El Sueño de la razón/Antonio Buero Vallejo/La Ferroviaria
La sumisión de Goya
Es sin duda encomiable que la Compañía Ferroviaria haya montado esta difícil obra de Buero Vallejo, que, estrenada en el Teatro Circo de Murcia el 15 de noviembre de 2012, se ha representado en toda España y ahora ha recalado en Madrid donde ha tenido el gran éxito que merecía. La obra nos presenta los sufrimientos y las alucinaciones que afligieron a Goya en los últimos días transcurridos en Madrid, antes de su exilio en Francia, pero también la demostración de su profundo sentido de la justicia y de su firme oposición al absolutismo. En la pieza emerge el conflicto entre poder y artista, entre autoritarismo y liberalidad, un conflicto que Buero ha sufrido personalmente, tan vivo en 1823 como en 1970, cuando se estrenó y emocionó a los españoles, todavía sometidos a la dictadura franquista.

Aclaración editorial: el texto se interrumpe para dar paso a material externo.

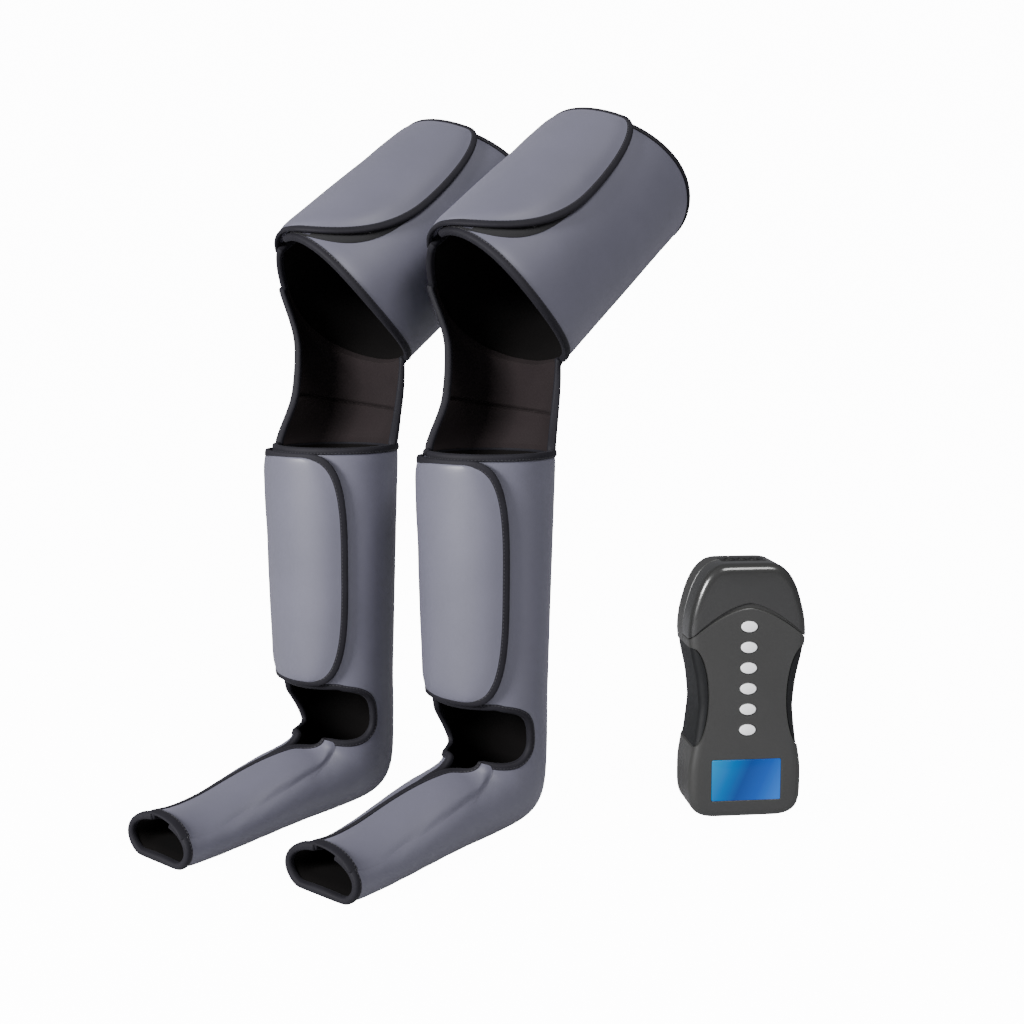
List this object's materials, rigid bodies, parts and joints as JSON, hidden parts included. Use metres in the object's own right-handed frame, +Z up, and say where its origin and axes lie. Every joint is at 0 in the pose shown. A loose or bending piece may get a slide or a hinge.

El director Paco Maciá ha tratado el texto con gran respeto, atento también a las acotaciones del autor. Ya desde la primera escena se anuncia que estamos ante un enfrentamiento a distancia entre dos personalidades: el rey que quiere que Goya pida perdón, y Goya que no está dispuesto en absoluto a someter su orgullo. En el escenario casi vacío hay sólo algunas sillas y una gran tarima que sirve para delimitar el espacio de la casa de Goya. Fuera de ella asistiremos a los encuentros entre el Rey y el padre Duaso, entre este último y el doctor Arrieta. Al fondo continuas proyecciones de las pinturas negras de Goya que se animan. El público, totalmente identificado con el protagonista, sufre la misma sordera del pintor y sus mismas alucinaciones según la típica técnica bueriana de «inmersión» que, ya utilizada en su primera obra En la ardiente oscuridad, irá en continuo crescendo hasta llegar a la identificación total como en La detonación, La Fundación y El sueño de la razón, en la que vivimos un sueño continuo en el que se agolpan las visiones de una mente enferma.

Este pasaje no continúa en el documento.